The Best Classic Bouldering Spots Around the U.S.
Words and photos by Nathan Hadley. Photographs from a spring trip to Joe’s Valley, UT.
Hiking back to camp with bouldering “crash pads,” used for protecting fall.
Compared to the nationalistic conquering of high peaks, boulder climbing, or “bouldering,” had whimsical beginnings. Bouldering allowed for grown men and women, metaphorically, to still climb trees and rationalize it as training for mountains. From reading early accounts of bouldering and from first-hand experience, it seems that climbers have an irresistible urge to scale anything that rises above their heads, 10-foot boulders included. Bouldering is, quite justifiably, the best foundation and training ground for any grand rock wall, but it is also fun, and a way to get outdoors and enjoy the company of friends.
Friends gathered to work out this particularly high “boulder problem”.
The gentlemen and women of the British Isles, as well as the French, were first on the scene in recorded bouldering history. One Scottish climber, bouldering as early as 1880, wrote that bouldering provides the climber practice “at least as good” as a golfer who putts on his drawing room carpet. By 1898, the earliest diagram of a boulder with descriptions of unique “problems,” possibly the first bouldering guidebook, had appeared in a hand-drawn guide of a particular boulder in the British Lake District.
In France, the first documented attempts at bouldering were in fact a bit earlier—the 1870s. Indeed, many argue that the true birthplace of bouldering as a serious sport was Fontainebleau, a magical-boulder-forest-garden just outside of Paris. Though the Scottish and the British may have started bouldering around the same time, they did not continue with it with the same consistency as the Parisians. Fontainebleau nurtured bouldering until the world was ready to legitimize the intrinsic value of the activity, which was not until the late 1900s.
I am someone drawn to the adventure of the high mountains—hiking in them, scrambling their ridges, and climbing their walls. But bouldering is a welcomed change of pace. Constant movement is replaced with short efforts in which every movement is thoughtful and precise.
Getting into bouldering is easy, and has become the standard entrance into the sport of rock climbing. Indoor rock climbing gyms are sprouting up everywhere and they are a good place to start. Find out if there are any boulders near you. Usually they’re not too far away.

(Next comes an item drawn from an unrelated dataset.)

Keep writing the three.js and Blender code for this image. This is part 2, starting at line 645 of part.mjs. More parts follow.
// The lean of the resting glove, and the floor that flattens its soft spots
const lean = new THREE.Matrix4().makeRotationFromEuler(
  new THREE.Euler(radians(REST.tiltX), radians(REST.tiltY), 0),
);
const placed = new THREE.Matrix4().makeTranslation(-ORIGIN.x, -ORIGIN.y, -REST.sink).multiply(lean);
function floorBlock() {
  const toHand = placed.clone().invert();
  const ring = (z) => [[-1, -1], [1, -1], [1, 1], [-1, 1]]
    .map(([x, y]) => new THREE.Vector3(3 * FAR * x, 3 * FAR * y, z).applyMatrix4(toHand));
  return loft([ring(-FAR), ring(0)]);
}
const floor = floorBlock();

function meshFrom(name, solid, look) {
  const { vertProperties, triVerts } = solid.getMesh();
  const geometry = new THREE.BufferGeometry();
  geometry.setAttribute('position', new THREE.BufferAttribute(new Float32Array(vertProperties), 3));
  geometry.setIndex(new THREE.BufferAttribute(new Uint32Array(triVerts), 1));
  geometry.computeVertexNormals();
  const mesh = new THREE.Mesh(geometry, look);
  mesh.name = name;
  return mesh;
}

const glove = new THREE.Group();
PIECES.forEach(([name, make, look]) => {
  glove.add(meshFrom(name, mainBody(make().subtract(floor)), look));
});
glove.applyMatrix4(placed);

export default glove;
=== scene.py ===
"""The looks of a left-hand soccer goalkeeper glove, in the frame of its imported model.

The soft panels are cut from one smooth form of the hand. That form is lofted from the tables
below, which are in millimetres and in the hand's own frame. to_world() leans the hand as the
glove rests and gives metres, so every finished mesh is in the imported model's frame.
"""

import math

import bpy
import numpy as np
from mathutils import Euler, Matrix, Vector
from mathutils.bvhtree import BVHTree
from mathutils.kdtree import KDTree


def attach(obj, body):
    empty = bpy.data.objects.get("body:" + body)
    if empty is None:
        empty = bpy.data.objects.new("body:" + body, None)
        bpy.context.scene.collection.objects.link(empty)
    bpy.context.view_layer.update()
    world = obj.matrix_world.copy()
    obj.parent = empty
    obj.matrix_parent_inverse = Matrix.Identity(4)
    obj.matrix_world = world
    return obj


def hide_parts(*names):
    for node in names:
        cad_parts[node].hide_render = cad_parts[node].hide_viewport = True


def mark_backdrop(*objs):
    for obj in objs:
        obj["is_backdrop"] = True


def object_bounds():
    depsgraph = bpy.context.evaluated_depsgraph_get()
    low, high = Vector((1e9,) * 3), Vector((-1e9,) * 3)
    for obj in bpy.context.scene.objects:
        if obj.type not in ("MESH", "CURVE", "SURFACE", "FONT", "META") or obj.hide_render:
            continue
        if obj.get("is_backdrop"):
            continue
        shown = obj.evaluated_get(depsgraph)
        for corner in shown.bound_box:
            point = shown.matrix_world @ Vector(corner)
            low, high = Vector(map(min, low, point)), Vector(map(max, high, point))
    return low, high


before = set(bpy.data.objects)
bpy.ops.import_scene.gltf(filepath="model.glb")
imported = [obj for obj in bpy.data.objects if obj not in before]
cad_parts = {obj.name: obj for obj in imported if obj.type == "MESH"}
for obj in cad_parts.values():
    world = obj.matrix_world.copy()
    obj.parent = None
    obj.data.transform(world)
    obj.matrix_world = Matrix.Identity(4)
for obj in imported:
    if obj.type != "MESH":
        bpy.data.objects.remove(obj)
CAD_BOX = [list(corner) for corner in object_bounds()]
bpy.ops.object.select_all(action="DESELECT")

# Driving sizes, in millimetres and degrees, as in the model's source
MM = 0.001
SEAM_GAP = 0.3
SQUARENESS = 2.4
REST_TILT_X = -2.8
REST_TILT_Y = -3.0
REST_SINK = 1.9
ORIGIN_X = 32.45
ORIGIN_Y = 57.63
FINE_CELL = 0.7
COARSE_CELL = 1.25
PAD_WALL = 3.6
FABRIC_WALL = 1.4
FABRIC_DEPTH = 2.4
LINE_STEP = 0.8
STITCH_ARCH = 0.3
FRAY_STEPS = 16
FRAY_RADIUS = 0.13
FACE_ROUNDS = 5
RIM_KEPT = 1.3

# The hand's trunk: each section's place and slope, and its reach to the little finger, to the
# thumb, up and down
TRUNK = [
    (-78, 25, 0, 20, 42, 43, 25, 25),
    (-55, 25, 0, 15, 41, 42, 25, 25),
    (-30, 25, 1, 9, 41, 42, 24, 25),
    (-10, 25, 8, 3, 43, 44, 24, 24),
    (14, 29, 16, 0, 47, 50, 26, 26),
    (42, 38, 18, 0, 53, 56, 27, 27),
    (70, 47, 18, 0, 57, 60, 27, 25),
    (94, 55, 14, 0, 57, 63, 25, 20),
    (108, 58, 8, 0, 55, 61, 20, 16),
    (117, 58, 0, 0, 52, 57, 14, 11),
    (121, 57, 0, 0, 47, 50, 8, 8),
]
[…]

Pierre Allain, who popularized climbing in Fontainebleau in the 1930s and 40s, called bouldering the “school of climbing,” but also was one of the first to assert that bouldering had value in and of itself. In Alpinisme et Competition, Allain wrote, “And—to tell the truth—it isn't solely with an eye to mountain routes that we go to Bleau and climb there, it's above all because we make a game of it, one that arouses our passion in and of itself. It's good training? All the better, but even if that weren't the case, for the majority of us nothing would have changed.” Keep the young tree-climbing spirit within you alive.
Icing fingers in the river after stressing them with a full day of bouldering.
Region by region, the best classic bouldering spots in the U.S.:
- Northwest: Squamish, British Columbia; and Leavenworth, Washington
- California: Yosemite, Joshua Tree, and Bishop
- Mountain West: Joe’s Valley, Utah; and Rocky Mountain National Park, Colorado.
- Southwest: Red Rocks, Nevada; and Hueco Tanks, Texas.
- Midwest: Devil’s Lake, Wisconsin; Jackson Falls, Illinois; and the Black Hills, South Dakota.
- Southeast: Horse Pens 40, Alabama; Rocktown, Georgia; and Stone Fort, Tennessee.
- Northeast: The Gunks, New York; Great Barrington and Farley, Massachusetts; and Rumney and Pawtuckaway, New Hampshire.